More than 150,000 actors in Hollywood have started a labour strike demanding a higher share of revenue from streaming platforms, an increase in minimum contract rates, and a guarantee that actors retain control over how their AI-generated likenesses are used.
Actors’ union SAG-AFTRA announced the strike last week with its president Fran Drescher saying production studios and their trade association the Alliance of Motion Picture and Television Producers (AMPTP) were “on the wrong side of history”.
“At some point, the jig is up. You cannot keep being dwindled and marginalised, and disrespected and dishonored,” Drescher said. “The entire business model has been changed by streaming, digital, AI.”
“If we don't stand tall right now, we are all going to be in trouble. We are all going to be in jeopardy of being replaced by machines and big business.”
According to a report from Variety, the main disagreement is a demand for actors to get two per cent of all revenue generated on streaming shows. They are also negotiating how much to increase minimum rates for actors.
Pandemic-era self-taped auditions are coming under scrutiny with the union claiming they put undue costs on performers.

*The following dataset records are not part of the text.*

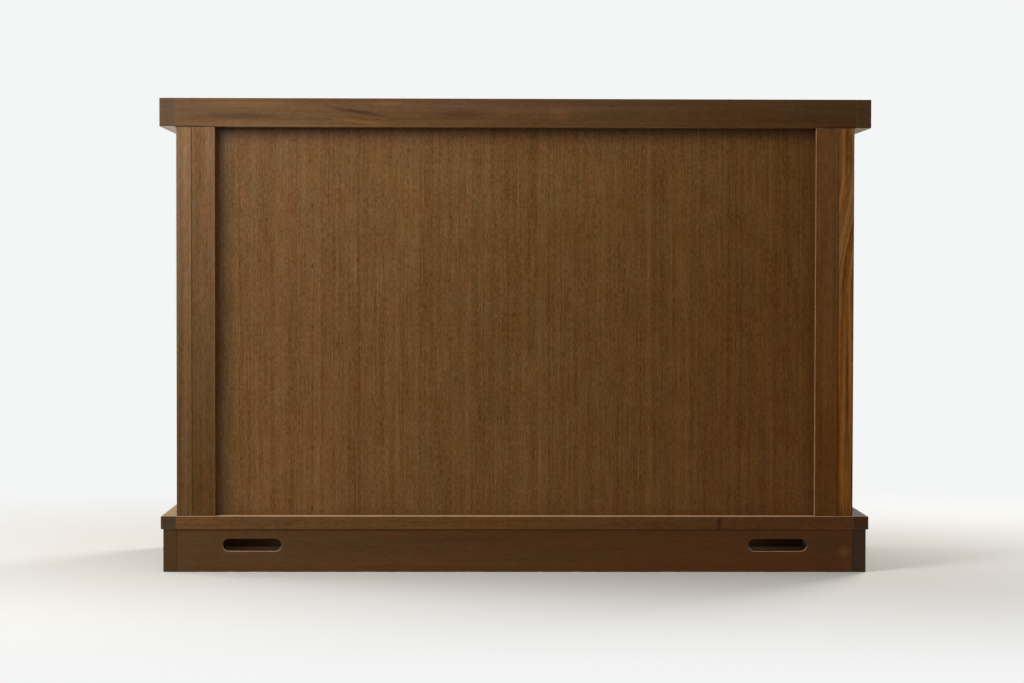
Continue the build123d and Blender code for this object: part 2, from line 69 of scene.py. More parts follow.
# A range node eases its first input from the next two values to the last two, 0 and 1 if not given.
EASED = {"interpolation_type": "SMOOTHSTEP"}


def linear(code):
    """An sRGB hex colour as linear red, green, blue and alpha, by the standard's own curve."""
    shares = [int(code[i : i + 2], 16) / 255 for i in (1, 3, 5)]
    return [s / 12.92 if s <= 0.04045 else ((s + 0.055) / 1.055) ** 2.4 for s in shares] + [1]


def add(tree, kind, inputs=None, **settings):
    """Adds one node with its settings. Each input is a value, or another node's output."""
    node = tree.nodes.new("ShaderNode" + kind)
    for name, value in settings.items():
        setattr(node, name, value)
    for name, value in (inputs or {}).items():
        if isinstance(value, bpy.types.NodeSocket):
            tree.links.new(value, node.inputs[name])
        else:
            node.inputs[name].default_value = value
    return node


def blank(name):
    """A material whose tree is empty, and that tree."""
    made = bpy.data.materials.new(name)
    made.use_nodes = True
    made.node_tree.nodes.clear()
    return made, made.node_tree


def dress(node, made):
    """Gives a CAD piece its finish."""
    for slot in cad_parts[node].material_slots:
        slot.material = made


def grain_place(tree, node, along):
    """Millimetres from the piece's middle, with the grain along the third axis."""
    low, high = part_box(node)
    here = add(tree, "TexCoord").outputs["Object"]
    own = add(tree, "VectorMath", {0: here, 1: (low + high) / 2}, operation="SUBTRACT")
    parts = add(tree, "SeparateXYZ", {0: own.outputs[0]})
    ordered = {i: parts.outputs[axis] for i, axis in enumerate(GRAIN_AXES[along])}
    turned = add(tree, "CombineXYZ", ordered).outputs[0]
    return add(tree, "Mapping", {"Vector": turned, "Scale": (1 / MM,) * 3}).outputs[0]


def streaks(tree, place, size, detail, roughness, seed):
    """Noise from 0 to 1, drawn out along the grain. Size is its broadest feature, in mm across and along."""
    across, along = size
    drawn = {"Vector": place, "Scale": (1 / across, 1 / across, 1 / along), "Location": (seed,) * 3}
    mapped = add(tree, "Mapping", drawn).outputs[0]
    noise = {"Vector": mapped, "Scale": 1.0, "Detail": detail, "Roughness": roughness}
    return add(tree, "TexNoise", noise).outputs[0]


RING_WAVE = (70, 420)


def growth_rings(tree, place, spacing, pith, wander, seed):
    """The tree's yearly rings round a pith that lies off the piece, 1 at the dark late wood."""
    across, along = RING_WAVE
    drawn = {"Vector": place, "Scale": (1 / across, 1 / across, 1 / along), "Location": (seed,) * 3}
    slow = {"Vector": add(tree, "Mapping", drawn).outputs[0], "Scale": 1.0, "Detail": 2.0}
    slow = add(tree, "TexNoise", slow).outputs["Color"]
    offset = add(tree, "Mapping", {"Vector": place, "Location": (-pith[0], -pith[1], 0)}).outputs[0]
    bent = {0: slow, 1: (wander,) * 3, 2: offset}
    bent = add(tree, "VectorMath", bent, operation="MULTIPLY_ADD").outputs[0]
    flat = add(tree, "VectorMath", {0: bent, 1: (1, 1, 0)}, operation="MULTIPLY").outputs[0]
    radius = add(tree, "VectorMath", {0: flat}, operation="LENGTH").outputs["Value"]
    turn = add(tree, "Math", {0: radius, 1: math.tau / spacing}, operation="MULTIPLY").outputs[0]
    wave = add(tree, "Math", {0: turn}, operation="SINE").outputs[0]
    return add(tree, "MapRange", {0: wave, 1: -1.0, 2: 1.0}, **EASED).outputs[0]


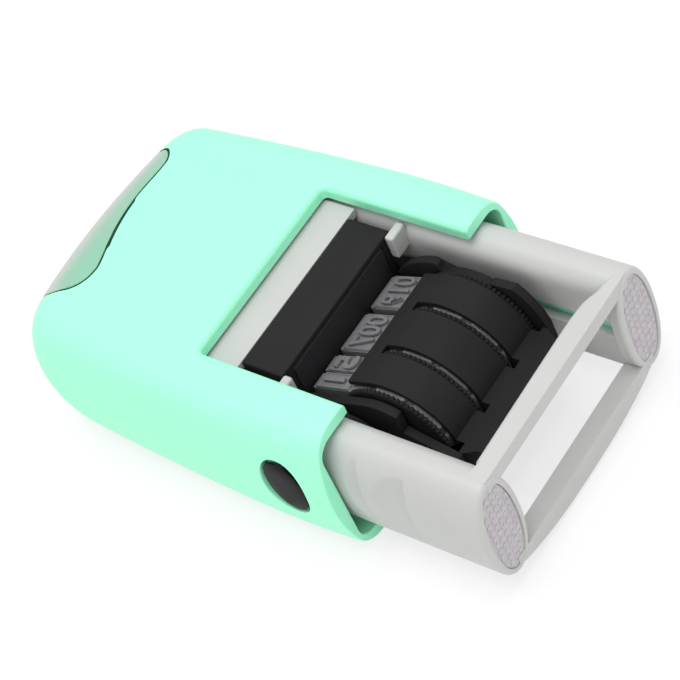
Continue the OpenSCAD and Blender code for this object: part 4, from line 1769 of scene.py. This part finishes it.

Importantly, AMPTP and SAG-AFTRA remain conflicted on how to resolve the defining technological issue of our time: artificial intelligence.
Actors want to retain full rights over how their image is used by movie and TV producers and the AMPTP has claimed it is coming to the table on this issue.
The union’s chief negotiator Duncan Crabtree-Ireland disagrees.
“They propose that our background performers should be able to be scanned, get paid for one day’s pay, and the company should own that scan – [the actor’s] image, their likeness – and be able to use it for the rest of eternity in any project they want with no consent, and no compensation,” he said.
In a statement, the AMPTP said called the strike harmful and said it had been negotiating for a “mutually beneficial contract”.
“The AMPTP presented a deal that offered historic pay and residual increases, substantially higher caps on pension and health contributions, audition protections, shortened series option periods, and a groundbreaking AI proposal that protects actors' digital likenesses for SAG-AFTRA members,” the AMPTP said.
“A strike is certainly not the outcome we hoped for as studios cannot operate without the performers that bring our TV shows and films to life.”
The strike is expected to affect production on big budget films like the Avatar and Mission Impossible sequels.
It will compound disruptions that began in May when Hollywood writers began striking in demand of more secure work and for studios to limit the use of generative AI.
The Writers Guild of America said it wants to ensure AI is not treated as a source material to be adapted by writers, nor should it be “considered in determining writing credits”.
“It is important to note that AI software does not create anything,” the Writers Guild said. “It generates a regurgitation of what it’s fed.”
Hollywood actors and screenwriters aren’t the only people concerned with AI taking over their livelihoods.
Voiceover artists and podcasters are increasingly finding contracts they sign contain clauses that give companies rights to use their voices.
One artist who did voiceover work for Microsoft found her voice data been on-sold to another company which was packaging up her specific sound and selling it as part of a broad service for the equivalent of $67 a year.
Spotify reportedly has plans to roll out a feature that will use the voices of its biggest podcasters to generate advertisements.